Surface finish & tolerance strategy

  • Expect fine as‑cast surfaces suitable for cosmetic shot‑blast or minimal finishing.

  • Use ISO 8062 casting tolerances as baseline; assign GD&T to functional datums, bores and sealing faces.

  • Plan machining allowances only where function demands it—e.g., gasket lands, bearing bores, threads.

Design rules for permanent molds

  • Uniform wall thickness; use ribs/gussets to maintain stiffness without creating hot spots.

  • Draft on all vertical walls; additional draft on textured or polished cosmetic faces.

  • Generous fillets and radii to prevent stress risers and improve metal flow.

  • Gating/overflow placed to foster laminar fill; venting strategy verified via casting simulation.

  • Chills or localized cooling to manage heavy sections and avoid shrinkage.

  • Ejector layout that protects cosmetics and datum integrity.

Defect prevention in GDC

  • Gas porosity: minimized by controlled pouring temperature, well‑designed vents and steady fill.

  • Shrinkage porosity: addressed through thermal balance, chills, uniform sections and riser design where applicable.

  • Cold shuts/misruns: mitigated via gating geometry and mold pre‑heat; simulation helps validate fill time and flow paths.

Alloys & properties

  • Aluminum alloys from the Al‑Si family dominate GDC for their fluidity and castability; Al‑Mg grades are selected for higher strength and corrosion resistance.

  • For very small or extremely detailed parts, consider zinc die casting (Zamak/ZnAl) instead; for very thin walls at large volumes, HPDC (die casting) is usually superior.

Process control & metrology

  • Mold pre‑heat and thermal management stabilize cycle‑to‑cycle variation.

  • SPC on melt temperature, mold temperature and pour time; periodic CT scanning on critical parts.

  • FAI/PPAP with CMM inspection aligned to ISO 8062 + GD&T.

  • Where seal integrity matters, define leak‑test values and allow for impregnation as a backstop.

Typical applications

  • Pump/compressor bodies, hydraulic/pneumatic manifolds.
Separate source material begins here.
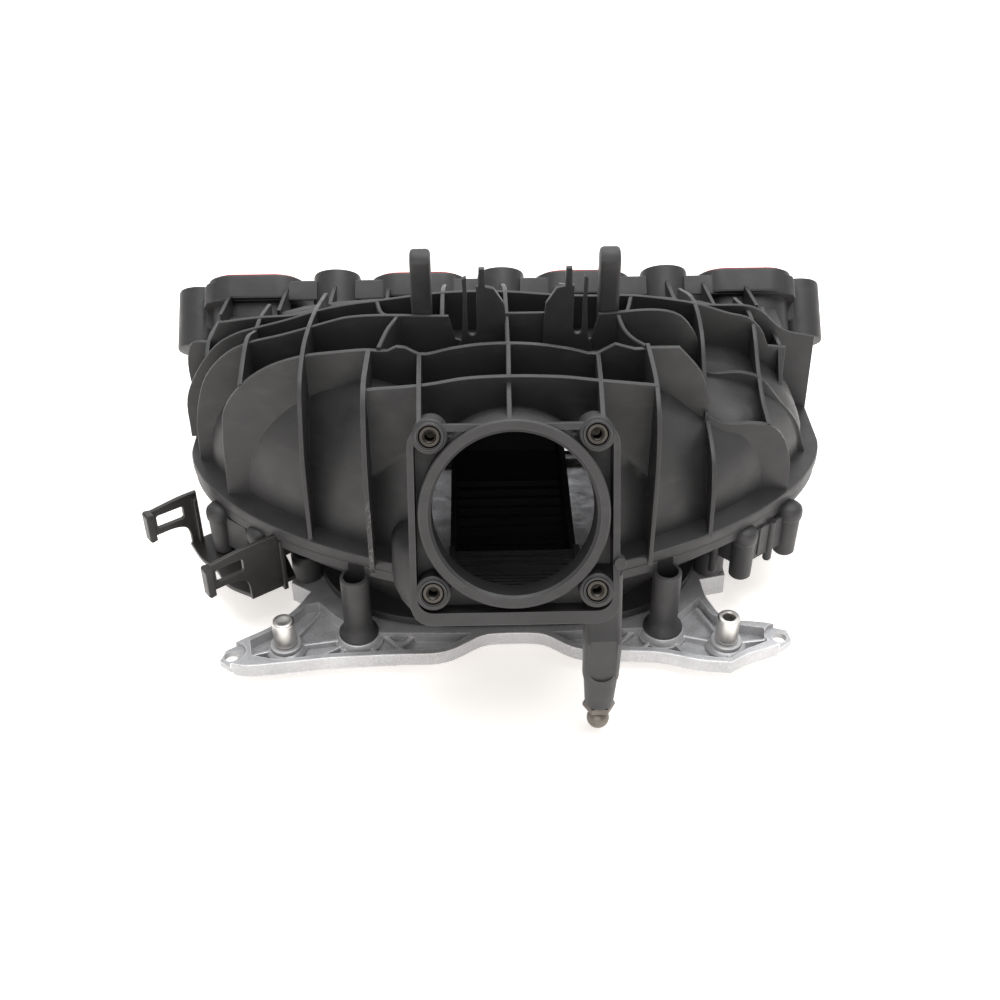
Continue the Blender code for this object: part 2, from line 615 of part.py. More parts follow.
def make_runner_shell(material):
    wall_y = PLENUM_BACK + GAP
    base = prism(end_wall_outline(), -wall_y - 4, -wall_y, ALONG_Y)
    adds = []
    outer_w = PORT_WIDTH + 2 * PORT_WALL
    outer_h = PORT_HEIGHT + 2 * PORT_WALL
    for x in PORT_XS:
        adds.append(runner_solid(x, outer_w - 2, outer_h - 2, 0))
        adds.append(prism(rounded_box(outer_w, 2 * PORT_CENTRE_S, 16, (x, PORT_CENTRE_S), 2),
                          -COLLAR_DEPTH, 0, FLANGE))
    plate = [(-166, 8), (-158, 2.5), (158, 2.5), (166, 8), (166, 48), (150, 52), (-150, 52), (-166, 48)]
    adds.append(prism(plate, 0.5 - COLLAR_DEPTH, -COLLAR_RISE, FLANGE))
    for x, s in BOSSES:
        adds.append(rod(BOSS_RADIUS, -BOSS_LENGTH, 1.5, (x, s), FLANGE, 16))
    for x in (-END_BOSS_X, END_BOSS_X):
        inner = math.copysign(150, x)
        adds.append(prism([(inner, 22), (x, 22), (x, 46), (inner, 46)], -24, -8, FLANGE))
    for x, half in ((-149, 0), (-118, 0), (-91, 1), (-62, 0), (-30, 0), (0, 1), (30, 0), (62, 0),
                    (91, 1), (112, 0), (135, 0)):
        top = 97 if half else 92
        outline = [(wall_y + 1, 104), (101, top), (106, 84), (84, 58), (wall_y + 1, 60)]
        adds.append(prism(outline, x - RIB / 2, x + RIB / 2, ALONG_X))
    cuts = [runner_solid(x, PORT_WIDTH, PORT_HEIGHT, 8) for x in PORT_XS]
    for x in PORT_XS:
        centre = (x, PORT_CENTRE_S)
        width = outer_w - 3
        height = 2 * PORT_CENTRE_S - 3
        groove = prism(rounded_box(width, height, 14.5, centre, 2), -2.5, 4, FLANGE)
        core = rounded_box(width - 2 * SEAL_WIDTH - 1, height - 2 * SEAL_WIDTH - 1, 12, centre, 2)
        boolean(groove, [prism(core, -6, 6, FLANGE)], "DIFFERENCE")
        cuts.append(groove)
    for x, s in BOSSES:
        cuts.append(rod(SLEEVE_RADIUS + GAP, -BOSS_LENGTH - 20, 6, (x, s), FLANGE))
    return finish_piece("runner_shell", base, material, adds, cuts)


def make_port_seal(number, x, material):
    centre = (x, PORT_CENTRE_S)
    width = PORT_WIDTH + 2 * PORT_WALL - 3
    height = 2 * PORT_CENTRE_S - 3
    groove = 2 * SEAL_WIDTH + 1
    outer = rounded_box(width - 2 * GAP, height - 2 * GAP, 14.2, centre, 2)
    inner = rounded_box(width - groove + 2 * GAP, height - groove + 2 * GAP, 12.2, centre, 2)
    ring = prism(outer, -2.2, 1.2, FLANGE)
    return finish_piece(f"port_seal_{number}", ring, material, (), [prism(inner, -4, 4, FLANGE)])


def make_flange_sleeve(number, x, s, material):
    sleeve = rod(SLEEVE_RADIUS, -BOSS_LENGTH - 0.8, 2.0, (x, s), FLANGE)
    return finish_piece(f"flange_sleeve_{number}", sleeve, material, (),
                        [rod(SLEEVE_BORE, -BOSS_LENGTH - 5, 6, (x, s), FLANGE)])


def make_throttle_insert(number, centre, material):
    insert = rod(INSERT_RADIUS, -INSERT_LENGTH - 1, -1.2, centre, THROTTLE)
    return finish_piece(f"throttle_insert_{number}", insert, material, (),
                        [rod(INSERT_BORE, -INSERT_LENGTH + 1, 2, centre, THROTTLE, 16)])


# ---------------------------------------------------------------- inside

GUIDE_LEFT = -28.0
GUIDE_RIGHT = 31.0
GUIDE_WALL = 2.5
GUIDE_FOOT = 16.5


def make_inlet_guide(material):
    """A ridged ramp between two walls that leads the air from the bore down into the plenum."""
    under = [(45, 21), (20, GUIDE_FOOT), (-42, GUIDE_FOOT), (-68, 23), (-80, 40), (-86, 52.6), (-106, 56),
             (-128, 67.5)]
    ramp = [(-128, 71), (-106, 59.5), (-86, 56), (-77, 43), (-64, 28), (-40, 20), (20, 20), (45, 24)]
    walls = [(-128, 73), (-106, 63), (-86, 60), (-74, 48), (-60, 46), (30, 40), (45, 30)]
    base = prism(ramp + under, GUIDE_LEFT, GUIDE_RIGHT, ALONG_X)
    adds = [prism(walls + under, GUIDE_LEFT, GUIDE_LEFT + GUIDE_WALL, ALONG_X),
            prism(walls + under, GUIDE_RIGHT - GUIDE_WALL, GUIDE_RIGHT, ALONG_X)]
    for k in range(5):
        y = -54 + 14 * k
        ridge = [(y, GUIDE_FOOT + 1), (y + 3, GUIDE_FOOT + 1), (y + 1.5, 26 if y < -48 else 23)]
        adds.append(prism(ridge, GUIDE_LEFT + 1, GUIDE_RIGHT - 1, ALONG_X))
    return finish_piece("inlet_guide", base, material, adds)


# ---------------------------------------------------------------- carrier plate

EARS = [(-131, -102), (127, -96)]
PLATE_FRONT = [(-137, -103), (-133, -109), (-124, -112), (-109, -110), (-84, -107), (-34, -106),
               (-28, -104), (-12, -93), (14, -93), (29, -104), (53, -106), (85, -112), (102, -115),
               (110, -110), (127, -102), (133, -98), (131, -90), (122, -88), (106, -84), (98, -72),
               (95, -56)]
PLATE_BACK = [(108, -53), (108, -41), (98, -36), (98, 28), (116, 32), (116, 48), (98, 58), (-98, 58),
              (-116, 48), (-116, 32), (-98, 28), (-98, -36), (-108, -41), (-108, -53), (-98, -60),
              (-104, -72), (-114, -84), (-128, -94)]
WING_POCKETS = [
    [(-118, -103), (-92, -104), (-80, -101), (-92, -92), (-108, -88)],
    [(-62, -103), (-38, -102), (-30, -98), (-44, -93), (-60, -95)],
    [(34, -99), (54, -102), (62, -99), (58, -95), (40, -94)],
    [(84, -104), (104, -108), (112, -103), (104, -94), (88, -93)],
]
LOCATORS = [(-106, -96), (101, -99)]


def make_carrier_plate(material):
    base = prism(PLATE_FRONT + PLATE_BACK, 0, PLATE_TOP)
    adds = [rod(5.6, 0, PLATE_TOP + 0.2, ear) for ear in EARS]
    adds += [rod(7.2, 0, PLATE_TOP + 0.2, point) for point in LOCATORS]
    cuts = [prism(pocket, PLATE_FLOOR, PLATE_TOP + 5) for pocket in WING_POCKETS]
    cuts.append(prism(plan_outline(LOWER_HALF_WIDTH - 10, LOWER_DEPTH - 10, 50, 3.2), 8, PLATE_TOP + 5))
    cuts += [rod(3.4, -5, 20, ear) for ear in EARS]
    cuts += [rod(4.3, 3, 20, point) for point in LOCATORS]
    cuts += [rod(SCREW_RADIUS + GAP, 2, 20, point) for point in TOP_SCREWS]
    cuts += [rod(SCREW_RADIUS + GAP, -5, 20, point) for point in BASE_SCREWS]
    cuts += [rod(SCREW_HEAD + 0.6, -5, SCREW_HEAD_HEIGHT + 0.9, point) for point in BASE_SCREWS]
    groove = prism(plan_outline(LOWER_HALF_WIDTH - 3, LOWER_DEPTH - 3, 57, 3.2), 9.5, 16)
    boolean(groove, [prism(plan_outline(LOWER_HALF_WIDTH - 6, LOWER_DEPTH - 6, 54, 3.2), 5, 20)],
            "DIFFERENCE")
    cuts.append(groove)
    return finish_piece("carrier_plate", base, material, adds, cuts)


def make_plate_seal(material):
    ring = prism(plan_outline(LOWER_HALF_WIDTH - 3 - GAP, LOWER_DEPTH - 3 - GAP, 57 - GAP, 3.2), 9.8,
                 LOWER_BOTTOM - GAP)
    hole = prism(plan_outline(LOWER_HALF_WIDTH - 6 + GAP, LOWER_DEPTH - 6 + GAP, 54 + GAP, 3.2), 5, 20)
    return finish_piece("plate_seal", ring, material, (), [hole])


def make_plate_screw(number, centre, tip, head, material):
    """A socket screw between its tip and the seat of its head, either way up."""
    place = frame_from((*centre, 0), (1, 0, 0), (0, 1, 0))
    way = math.copysign(1, head - tip)
    crown = head + way * SCREW_HEAD_HEIGHT
    profile = [(0, tip), (SCREW_RADIUS, tip), (SCREW_RADIUS, head), (SCREW_HEAD, head),
               (SCREW_HEAD, crown), (0, crown)]
    socket = rod(2.4, crown - way * 3, crown + way * 3, centre, sides=6)
    return finish_piece(f"plate_screw_{number}", turned(profile, place), material, (), [socket])


def make_locating_pin(material):
    place = frame_from((*LOCATORS[0], 0), (1, 0, 0), (0, 1, 0))
    profile = [(0, 3.3), (4.0, 3.3), (4.0, PLATE_TOP + 0.5), (5.3, PLATE_TOP + 0.5), (5.3, 25), (4.5, 26),
               (0, 26)]
    return finish_piece("locating_pin", turned(profile, place), material)


def make_locating_sleeve(material):
    place = frame_from((*LOCATORS[1], 0), (1, 0, 0), (0, 1, 0))
    profile = [(0, 3.3), (4.0, 3.3), (4.0, PLATE_TOP + 0.5), (5.3, PLATE_TOP + 0.5), (5.3, 25.4),
               (4.7, 26), (0, 26)]
    return finish_piece("locating_sleeve", turned(profile, place), material, (),
                        [rod(2.5, 8, 40, LOCATORS[1])])


# ---------------------------------------------------------------- harness bracket

BRACKET_OUT = (-0.82, -0.57, 0.0)
BRACKET_ORIGIN = (-134.0, -49.0, 0.0)
BRACKET_HALF = 27.0
BRACKET_FLOOR = (21.0, 23.4)
BRACKET_SHEET = 2.2
ARM_REACH = 33.0
ARM_HOOK = 4.5
ARM_STARTS = (-5.0, 5.0)      # where the right and the left arm begin, clear of the shell


def make_harness_bracket(material):
    """A channel with two windowed arms, under the two left-hand pegs."""
    out = Vector(BRACKET_OUT).normalized()
    across = Vector((-out.y, out.x, 0))
    flat = frame_from(BRACKET_ORIGIN, out, across)
    upright = frame_from(BRACKET_ORIGIN, out, (0, 0, 1))
    low, high = BRACKET_FLOOR
    plan = [(-22, -12), (-4, -BRACKET_HALF), (12, -BRACKET_HALF), (10, -12), (6, 0), (10, 12),
            (6, BRACKET_HALF), (-18, BRACKET_HALF), (-22, 8)]
    floor = prism(plan, low, high, flat)
    adds = []
    cuts = []
    for side, start in zip((-BRACKET_HALF, BRACKET_HALF), ARM_STARTS):
        face = side + BRACKET_SHEET / 2
        arm = [(start, low), (11, low), (12, 32), (14, 34.5), (31, 36), (31, 50.5), (12, 52.5),
               (start, 52.5)]
        adds.append(prism(arm, side - BRACKET_SHEET / 2, face, upright))
        hook = [(29, 35.5), (ARM_REACH, 35.5), (ARM_REACH, 51), (29, 51)]
        adds.append(prism(hook, side - ARM_HOOK, face, upright))
        window = rounded_box(14, 7.5, 1.2, (20, 43.4), 2)
        cuts.append(prism(window, side - 6, side + 6, upright))
    return finish_piece("harness_bracket", floor, material, adds, cuts)


# ---------------------------------------------------------------- assembly

def clear_scene():
    for obj in list(bpy.data.objects):
        bpy.data.objects.remove(obj, do_unlink=True)


def build_manifold():
    clear_scene()
    materials = make_materials()
    make_upper_shell(materials["black_plastic"])
    make_lower_shell(materials["black_plastic"])
    make_runner_shell(materials["black_plastic"])
    make_inlet_guide(materials["duct_plastic"])
    make_carrier_plate(materials["cast_aluminium"])
    make_plate_seal(materials["green_seal"])
    for number, x in enumerate(PORT_XS, 1):
        make_port_seal(number, x, materials["red_seal"])
    for number, (x, s) in enumerate(BOSSES, 1):
        make_flange_sleeve(number, x, s, materials["zinc_steel"])
    for number, centre in enumerate(THROTTLE_SCREWS, 1):
        make_throttle_insert(number, centre, materials["brass"])
    screws = [(centre, 2.5, 19.3) for centre in TOP_SCREWS]
    screws += [(centre, BASE_SCREW_TOP, SCREW_HEAD_HEIGHT + 0.6) for centre in BASE_SCREWS]
    for number, (centre, tip, head) in enumerate(screws, 1):
        make_plate_screw(number, centre, tip, head, materials["zinc_steel"])
    make_locating_pin(materials["zinc_steel"])
    make_locating_sleeve(materials["zinc_steel"])
    make_ball_stud(materials["dark_steel"])
    make_stud_collar(materials["dark_steel"])
    make_harness_bracket(materials["bracket_plastic"])


build_manifold()
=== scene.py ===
"""Looks of the plastic intake manifold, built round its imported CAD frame.

X runs along the row of ports, +Y from the throttle flange to the head flange, +Z up.
Sizes are in millimetres in the CAD's frame and become metres where a mesh is made.
"""

import math

import bmesh
import bpy
from mathutils import Matrix, Vector


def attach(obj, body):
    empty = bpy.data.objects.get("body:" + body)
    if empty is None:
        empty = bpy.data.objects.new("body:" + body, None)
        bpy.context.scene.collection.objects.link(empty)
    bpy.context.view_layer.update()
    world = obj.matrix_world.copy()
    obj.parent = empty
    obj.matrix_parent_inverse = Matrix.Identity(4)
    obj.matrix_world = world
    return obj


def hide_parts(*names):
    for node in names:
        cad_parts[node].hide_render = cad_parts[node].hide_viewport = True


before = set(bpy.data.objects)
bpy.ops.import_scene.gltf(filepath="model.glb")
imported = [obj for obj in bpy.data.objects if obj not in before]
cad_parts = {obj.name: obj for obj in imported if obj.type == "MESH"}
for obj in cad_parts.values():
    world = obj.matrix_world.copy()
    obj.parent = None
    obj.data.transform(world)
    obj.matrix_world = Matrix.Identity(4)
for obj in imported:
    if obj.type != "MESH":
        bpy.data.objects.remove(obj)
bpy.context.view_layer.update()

MM = 0.001
GAP = 0.3
WELD = 2e-6
FLOOR_Z = -0.2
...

  • Housings and brackets for machinery where surface finish and dimensional stability are valued.

  • Medium‑volume structural components that don’t require ultra‑thin HPDC walls.

Quick selection guide

  • Choose GDC when: moderate volumes, robust dimensions, good surface finish, and low internal defect risk are priorities.
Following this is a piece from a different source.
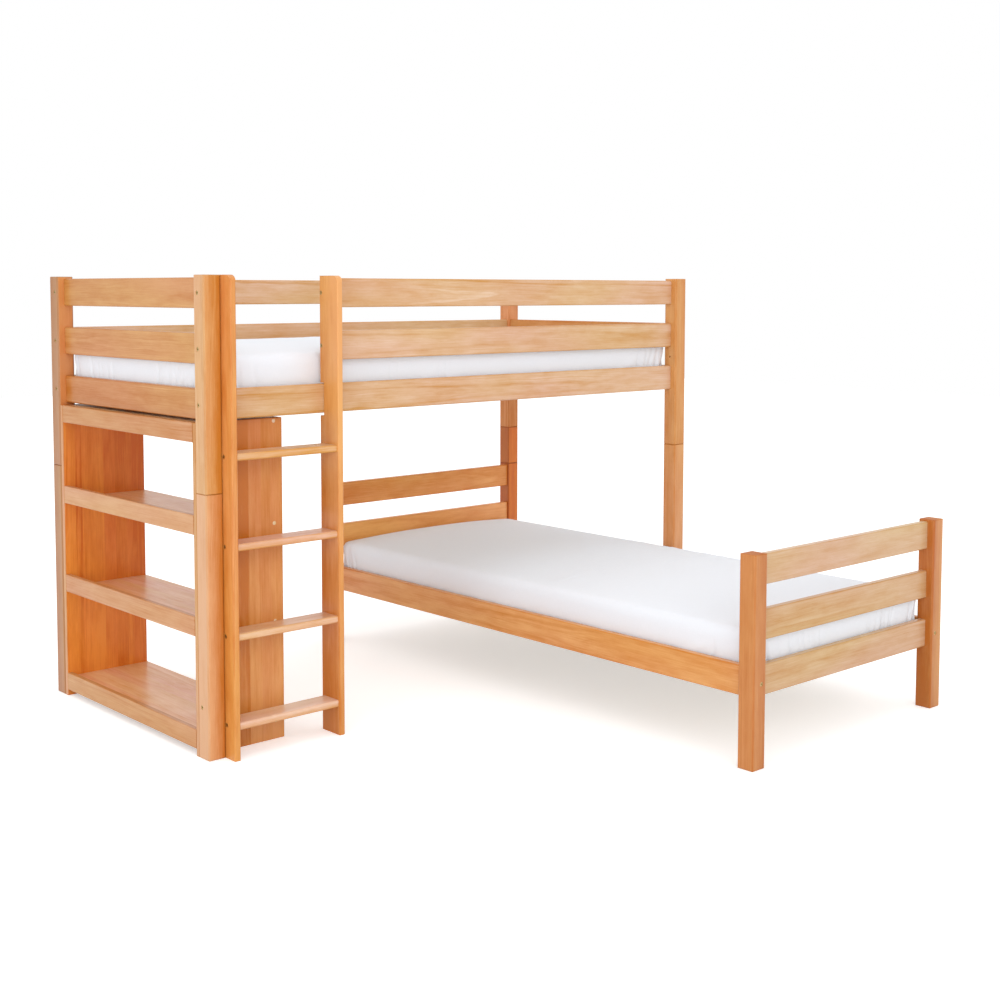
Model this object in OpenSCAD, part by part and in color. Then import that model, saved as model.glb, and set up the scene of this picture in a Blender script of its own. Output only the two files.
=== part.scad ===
// L shaped bunk bed: a high bed, a low bed set across it, a ladder and a bookcase.
// Millimetres, +Z up. X runs along the high bed, Y away from the foot of the low bed.
// The origin is on the floor at the middle of the whole plan.

/* [Bed size] */
// Outside length of each bed, along its long side
bed_len = 2106; // [1900:1:2200]
// Outside width of each bed, across its short side
bed_w = 996; // [800:1:1200]

/* [Posts] */
// Width of the square posts
post = 57; // [52:0.5:66]
// Rounding of the upright edges of the posts
post_round = 6; // [3:0.5:9]
// Rounding of the post ends
post_end_round = 4; // [1:0.5:6]
// Height of the legs under the high bed
leg_h = 783; // [730:1:900]
// Height of the high bed's own posts
upper_post_h = 634; // [600:1:760]
// Height of the low bed's posts
lower_post_h = 626; // [590:1:690]
// Radius of the steel pins between stacked posts
pin_r = 6; // [4:0.5:8]
// Length of the steel pins between stacked posts
pin_len = 56; // [40:1:58]

/* [Rails] */
// Thickness of every rail
rail_t = 24; // [20:0.5:26]
// Height of every rail
rail_h = 90; // [80:1:100]
// Distance from one rail to the next, centre to centre
rail_pitch = 162; // [150:1:170]
// Distance from the posts' outer faces to the rails
rail_inset = 24; // [18:0.5:25]
// Distance from the post tops down to the top rails
rail_drop = 7; // [4:0.5:20]
// Rounding of the rails' long edges
rail_round = 4; // [1:0.5:6]

/* [Ladder] */
// Clear width between the ladder's stiles
ladder_clear = 355; // [300:1:420]
// Thickness of the ladder's stiles
stile_t = 20; // [18:0.5:26]
// Distance the stiles stand in front of the posts
stile_front = 50; // [40:1:60]
// Distance the stiles reach back from the posts' front faces
stile_back = 44; // [43:0.5:46]
// Rounding of the stiles' edges
stile_round = 4; // [1:0.5:6]
// Rounding of the stiles' top front corners
stile_top_round = 24; // [8:1:35]
// Play under the side rail in the stile notches
notch_play = 9; // [2:0.5:12]
// Thickness of the ladder rungs
rung_t = 22; // [19:0.5:26]
// Depth of the ladder rungs, front to back
rung_d = 78; // [64:1:80]
// Distance the rungs are set back from the stiles' front edges
rung_set = 6; // [4:0.5:10]
// Height of the first rung's top above the floor
rung_first = 110; // [90:1:140]
// Distance from one rung to the next
rung_pitch = 264; // [230:1:268]
// Rounding of the rungs' long edges
rung_round = 5; // [2:0.5:8]

/* [Bookcase] */
// Depth of the bookcase's side panels
case_d = 298; // [220:1:400]
// Thickness of the side panels and the shelves
board_t = 18; // [15:0.5:22]
// Distance the bookcase is set back from the posts' outer faces
case_set = 2; // [0:0.5:10]
// Gap between the bookcase and the posts on each side
case_gap = 0.5; // [0.3:0.1:5]
// Gap between the bookcase and the rail above it
case_top_gap = 8; // [4:0.5:20]
// Rounding of the bookcase's front edges
case_round = 2.5; // [1:0.5:5]
// Height of the shelves' front lips
lip_h = 58; // [40:1:70]
// Thickness of the shelves' front lips
lip_t = 18; // [15:0.5:22]
// Height of the lower middle shelf's underside
shelf_low_z = 357; // [300:1:400]
// Height of the upper middle shelf's underside
shelf_high_z = 658; // [600:1:690]
// Height of the bottom lip's underside
lip_foot_z = 20; // [10:1:40]
// Distance the bottom shelf lies below its lip's top
shelf_foot_drop = 12; // [6:1:20]
// Radius of the bookcase screws
screw_r = 2.5; // [2:0.5:3]
// Radius of the bookcase screws' caps
cap_r = 6; // [4:0.5:7]
// Length of the bookcase screws
screw_len = 50; // [40:1:60]

/* [Slats] */
// Width of the ledges under the slats
ledge_w = 25; // [20:0.5:30]
// Height of the ledges under the slats
ledge_h = 20; // [16:0.5:24]
// Thickness of the slats
slat_t = 18; // [15:0.5:20]
// Width of each slat
slat_w = 72; // [60:1:80]
// Number of slats in each bed
slat_count = 14; // [11:1:15]
// Width of the webbing tapes under the slats
tape_w = 22; // [15:1:30]
// Thickness of the webbing tapes
tape_t = 1; // [0.8:0.1:1.4]

/* [Mattress] */
// Height of each mattress with its sheet
mattress_h = 170; // [120:1:190]
// Length play of each mattress between the end rails
mattress_play = 14; // [8:1:30]
// Width play of each mattress beside a post
side_play = 3; // [3:0.5:8]
// Gap between the low mattress and the high bed's leg beside it
leg_gap = 1; // [0.5:0.5:2]
// Radius of the mattress corners
mattress_corner = 28; // [20:1:70]
// Height of the crown in the middle of each mattress
crown = 22; // [3:0.5:30]
// Thickness of the fitted sheets
sheet_t = 0.8; // [0.6:0.1:1.2]
// Width of the sheet's hem under the mattress
hem_w = 60; // [30:1:90]

/* [Fasteners] */
// Radius of the bed bolts' shanks
bolt_r = 4; // [3:0.5:4]
// Radius of the bed bolts' heads
head_r = 6.5; // [6:0.5:7]
// Thickness of the bed bolts' heads
head_t = 5; // [4:0.5:6]
// Depth of a bolt head below the surface
head_sink = 1; // [0.5:0.5:2]
// Distance a bolt reaches into a rail or rung
bolt_reach = 46; // [42:1:50]
// Radius of the barrel nuts
nut_r = 6; // [5:0.5:6.5]
// Distance of the barrel nuts from the rail ends
nut_in = 36; // [34:1:38]
// Radius of the wooden dowels
dowel_r = 4; // [3:0.5:4]
// Length of the wooden dowels
dowel_len = 50; // [36:1:56]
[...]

  • Choose HPDC when: high volume, thin walls, and complex features dominate.

  • Choose LPDC when: structural integrity and laminar fill are paramount (e.g., wheels).

  • Choose sand casting for: large size/low volume flexibility.

  • Choose investment casting for: intricate shapes at low volume with fine detail.

Takeaway: Gravity die casting (permanent mold) offers a practical balance of surface finish, dimensional accuracy and cost. With Poznan’s integrated toolmaking, casting simulation, disciplined thermal control and targeted CNC, you get consistent, production‑ready parts—and a process that scales cleanly with demand.